Exercise directions: Reproduce the first line and every line after it, exactly, through the one containing "20.9, 20.9, 16));". Leave out the rest.

Data lines:
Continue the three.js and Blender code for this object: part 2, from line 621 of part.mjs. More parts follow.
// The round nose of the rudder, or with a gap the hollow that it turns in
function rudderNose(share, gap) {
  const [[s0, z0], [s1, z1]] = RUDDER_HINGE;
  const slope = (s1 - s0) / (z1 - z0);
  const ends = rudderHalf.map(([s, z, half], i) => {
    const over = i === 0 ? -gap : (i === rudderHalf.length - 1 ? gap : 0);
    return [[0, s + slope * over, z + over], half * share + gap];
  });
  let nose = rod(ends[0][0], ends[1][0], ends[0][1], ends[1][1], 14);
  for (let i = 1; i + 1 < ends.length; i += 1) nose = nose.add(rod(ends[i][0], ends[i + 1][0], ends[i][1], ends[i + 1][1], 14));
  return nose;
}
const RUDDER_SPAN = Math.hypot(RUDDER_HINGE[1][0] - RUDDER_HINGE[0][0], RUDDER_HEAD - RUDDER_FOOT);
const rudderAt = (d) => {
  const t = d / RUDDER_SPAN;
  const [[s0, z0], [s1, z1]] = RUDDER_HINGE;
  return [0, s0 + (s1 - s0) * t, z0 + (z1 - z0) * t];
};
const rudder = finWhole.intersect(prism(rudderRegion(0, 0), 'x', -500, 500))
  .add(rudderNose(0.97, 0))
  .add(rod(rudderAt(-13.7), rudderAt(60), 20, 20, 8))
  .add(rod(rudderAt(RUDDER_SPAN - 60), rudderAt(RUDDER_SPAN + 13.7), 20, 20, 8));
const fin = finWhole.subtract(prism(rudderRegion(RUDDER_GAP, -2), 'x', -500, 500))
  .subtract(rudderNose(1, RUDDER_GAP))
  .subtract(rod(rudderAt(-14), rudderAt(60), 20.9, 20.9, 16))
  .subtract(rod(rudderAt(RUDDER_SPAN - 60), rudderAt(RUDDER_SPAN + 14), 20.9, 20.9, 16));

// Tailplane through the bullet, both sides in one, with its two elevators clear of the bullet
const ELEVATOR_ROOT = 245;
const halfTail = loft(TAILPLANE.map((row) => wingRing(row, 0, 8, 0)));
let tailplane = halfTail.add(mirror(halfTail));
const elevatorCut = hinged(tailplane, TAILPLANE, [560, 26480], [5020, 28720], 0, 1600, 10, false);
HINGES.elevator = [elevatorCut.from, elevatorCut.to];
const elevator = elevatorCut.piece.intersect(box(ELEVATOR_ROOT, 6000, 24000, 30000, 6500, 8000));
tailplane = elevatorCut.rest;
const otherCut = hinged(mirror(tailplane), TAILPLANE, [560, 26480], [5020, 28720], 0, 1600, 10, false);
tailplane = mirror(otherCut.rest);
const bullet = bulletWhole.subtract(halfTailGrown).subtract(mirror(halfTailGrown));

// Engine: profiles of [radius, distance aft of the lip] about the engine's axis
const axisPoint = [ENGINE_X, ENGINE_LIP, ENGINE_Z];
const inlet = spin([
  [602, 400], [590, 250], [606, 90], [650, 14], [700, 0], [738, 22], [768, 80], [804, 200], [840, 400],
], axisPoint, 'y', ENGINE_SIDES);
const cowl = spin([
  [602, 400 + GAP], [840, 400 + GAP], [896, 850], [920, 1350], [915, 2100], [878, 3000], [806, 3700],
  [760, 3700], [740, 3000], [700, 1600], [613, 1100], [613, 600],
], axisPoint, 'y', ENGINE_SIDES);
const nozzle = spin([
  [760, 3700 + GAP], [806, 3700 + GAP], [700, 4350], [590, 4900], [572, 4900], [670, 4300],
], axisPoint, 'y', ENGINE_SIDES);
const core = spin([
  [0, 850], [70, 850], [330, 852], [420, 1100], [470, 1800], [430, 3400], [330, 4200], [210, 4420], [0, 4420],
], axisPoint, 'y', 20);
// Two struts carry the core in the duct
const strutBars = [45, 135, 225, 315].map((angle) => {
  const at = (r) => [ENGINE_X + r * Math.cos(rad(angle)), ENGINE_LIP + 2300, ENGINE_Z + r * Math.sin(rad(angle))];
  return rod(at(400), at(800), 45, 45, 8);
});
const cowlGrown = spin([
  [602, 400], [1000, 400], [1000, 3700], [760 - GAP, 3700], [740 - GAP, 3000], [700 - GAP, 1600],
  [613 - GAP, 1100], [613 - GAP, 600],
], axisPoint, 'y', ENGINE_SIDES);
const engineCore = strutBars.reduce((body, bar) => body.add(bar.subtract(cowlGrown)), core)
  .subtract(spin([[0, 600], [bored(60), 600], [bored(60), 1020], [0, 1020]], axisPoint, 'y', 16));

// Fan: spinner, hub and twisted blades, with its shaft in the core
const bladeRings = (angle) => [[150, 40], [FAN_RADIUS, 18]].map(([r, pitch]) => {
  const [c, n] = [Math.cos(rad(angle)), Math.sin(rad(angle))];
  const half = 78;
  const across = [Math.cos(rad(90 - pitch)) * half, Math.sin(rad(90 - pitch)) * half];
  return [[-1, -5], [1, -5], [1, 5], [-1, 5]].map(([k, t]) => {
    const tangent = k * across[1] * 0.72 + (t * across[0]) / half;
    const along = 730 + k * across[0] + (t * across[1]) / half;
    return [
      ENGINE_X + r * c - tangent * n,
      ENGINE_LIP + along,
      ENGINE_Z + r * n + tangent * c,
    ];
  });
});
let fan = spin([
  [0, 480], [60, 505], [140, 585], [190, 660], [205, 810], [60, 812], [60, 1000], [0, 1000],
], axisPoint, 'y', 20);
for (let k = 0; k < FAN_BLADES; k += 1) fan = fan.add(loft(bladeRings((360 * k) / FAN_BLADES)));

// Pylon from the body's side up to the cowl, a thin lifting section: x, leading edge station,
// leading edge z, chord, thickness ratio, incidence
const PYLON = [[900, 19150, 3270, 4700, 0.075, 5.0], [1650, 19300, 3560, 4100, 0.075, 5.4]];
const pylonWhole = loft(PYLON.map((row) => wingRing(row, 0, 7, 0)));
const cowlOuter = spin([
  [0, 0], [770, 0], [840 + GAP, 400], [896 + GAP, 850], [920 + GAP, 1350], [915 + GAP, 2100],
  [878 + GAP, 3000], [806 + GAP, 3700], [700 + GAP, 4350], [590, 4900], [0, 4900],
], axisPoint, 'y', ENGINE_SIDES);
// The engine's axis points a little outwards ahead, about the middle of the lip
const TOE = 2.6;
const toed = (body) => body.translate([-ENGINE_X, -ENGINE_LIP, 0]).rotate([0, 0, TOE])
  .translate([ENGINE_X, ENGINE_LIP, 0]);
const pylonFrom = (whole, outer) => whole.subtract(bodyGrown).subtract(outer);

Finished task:
Continue the three.js and Blender code for this object: part 2, from line 621 of part.mjs. More parts follow.
// The round nose of the rudder, or with a gap the hollow that it turns in
function rudderNose(share, gap) {
  const [[s0, z0], [s1, z1]] = RUDDER_HINGE;
  const slope = (s1 - s0) / (z1 - z0);
  const ends = rudderHalf.map(([s, z, half], i) => {
    const over = i === 0 ? -gap : (i === rudderHalf.length - 1 ? gap : 0);
    return [[0, s + slope * over, z + over], half * share + gap];
  });
  let nose = rod(ends[0][0], ends[1][0], ends[0][1], ends[1][1], 14);
  for (let i = 1; i + 1 < ends.length; i += 1) nose = nose.add(rod(ends[i][0], ends[i + 1][0], ends[i][1], ends[i + 1][1], 14));
  return nose;
}
const RUDDER_SPAN = Math.hypot(RUDDER_HINGE[1][0] - RUDDER_HINGE[0][0], RUDDER_HEAD - RUDDER_FOOT);
const rudderAt = (d) => {
  const t = d / RUDDER_SPAN;
  const [[s0, z0], [s1, z1]] = RUDDER_HINGE;
  return [0, s0 + (s1 - s0) * t, z0 + (z1 - z0) * t];
};
const rudder = finWhole.intersect(prism(rudderRegion(0, 0), 'x', -500, 500))
  .add(rudderNose(0.97, 0))
  .add(rod(rudderAt(-13.7), rudderAt(60), 20, 20, 8))
  .add(rod(rudderAt(RUDDER_SPAN - 60), rudderAt(RUDDER_SPAN + 13.7), 20, 20, 8));
const fin = finWhole.subtract(prism(rudderRegion(RUDDER_GAP, -2), 'x', -500, 500))
  .subtract(rudderNose(1, RUDDER_GAP))
  .subtract(rod(rudderAt(-14), rudderAt(60), 20.9, 20.9, 16))
  .subtract(rod(rudderAt(RUDDER_SPAN - 60), rudderAt(RUDDER_SPAN + 14), 20.9, 20.9, 16));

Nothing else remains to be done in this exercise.